In the meantime, on September 13, still three days before the CFIA issued its first recall on meat from XL Foods, U.S. food safety inspectors delisted the XL Foods facility, preventing it from shipping food across the border. It took 13 days after becoming aware of contamination for the CFIA to finally issue a recall, which has since been expanded multiple times and now covers over 250 products. It does not take two weeks to do a confirming test for E. coli. It takes days.

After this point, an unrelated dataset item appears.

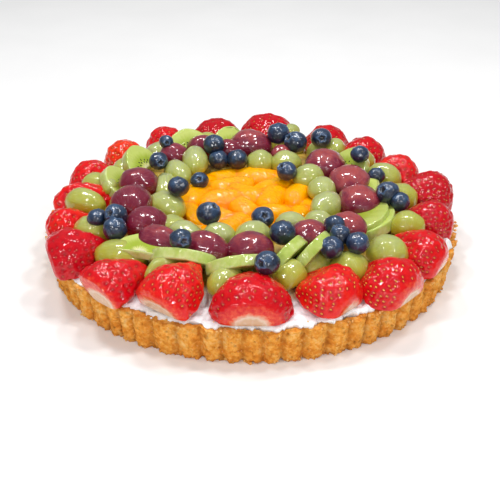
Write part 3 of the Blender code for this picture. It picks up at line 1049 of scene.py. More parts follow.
@dataclass
class Strawberries:
    """The ring of strawberry halves: stem ends cut off and turned out, tips in and up."""

    rows: int = 92
    columns: int = 104
    softness: float = 13.0
    grow: tuple[float, ...] = (1.03, 1.05, 1.05)
    droop: float = -8.0
    skin_mm: float = 0.35
    lumps_mm: Table = ((0.25, 9.0, 0), (0.08, 3.5, 50))  # height, length, seed added to the fruit's number
    tone_spread: float = 0.2
    seed: Seed = field(default_factory=lambda: Seed(1.8, 1.1, 0.7))
    seed_rows: float = 0.87
    seedless_mm: float = 2.6
    steepest_seed: float = -0.35
    dimple_depth_mm: float = 0.8
    dimple_width_mm: float = 1.4
    fruits: dict[int, Berry] = field(
        default_factory=lambda: {
            1: Berry(0.6, 2.6, 0.34, 0.10, 5.6, 0.1),
            2: Berry(1.0, 3.0, 0.50, 0.15, 5.8, 0.0, 0.88, (-129.0, -14.0, 4.6)),
            3: Berry(1.0, 3.4, 0.72, 0.50, 5.2, 0.45, 0.97),
            4: Berry(0.9, 2.2, 0.46, 0.35, 5.6, 0.0, 1.02),
            5: Berry(0.6, 2.6, 0.72, 0.80, 4.8, 0.4, 1.06),
            6: Berry(1.0, 3.4, 0.56, 0.85, 4.8, 0.1, 1.05),
            7: Berry(0.6, 2.6, 0.56, 0.50, 4.4, 0.1),
            8: Berry(0.4, 2.6, 0.32, 0.40, 4.2, 0.1),
            9: Berry(0.4, 2.6, 0.28, 0.40, 4.4, 0.1),
            14: Berry(0.8, 2.6, 0.22, 0.30, 4.8, 0.1),
            16: Berry(0.8, 2.6, 1.10, 0.70, 4.8, 0.1),
        }
    )

    def build(self, material: bpy.types.Material, top: Top) -> None:
        """Makes one piece for each strawberry of the frame.

        Args:
            material: The strawberry finish.
            top: The laid surface, which gets the fruit's points.
        """
        for node in nodes_with("strawberry"):
            shape = Shape(f"{node}_fruit")
            top.add(self.half(shape, convex_bodies(node)[0], int(node.split("_")[1])))
            shape.build(material, Kind.STRAWBERRY.value, (node,))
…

When I asked the minister last week about the delay, he trivialized the issue, a brave choice given his unfortunate reaction to the listeria contamination that claimed the lives of seven Canadians in 2008 on his watch. The minister misled the public by stating that none of the meat had made it into the food supply. Clearly, he could not prove that. Food had been leaving that facility for weeks and it was only when the Americans caught our food safety lapses that a hold was placed on the meat. Now there are at least four people in Alberta who are sick.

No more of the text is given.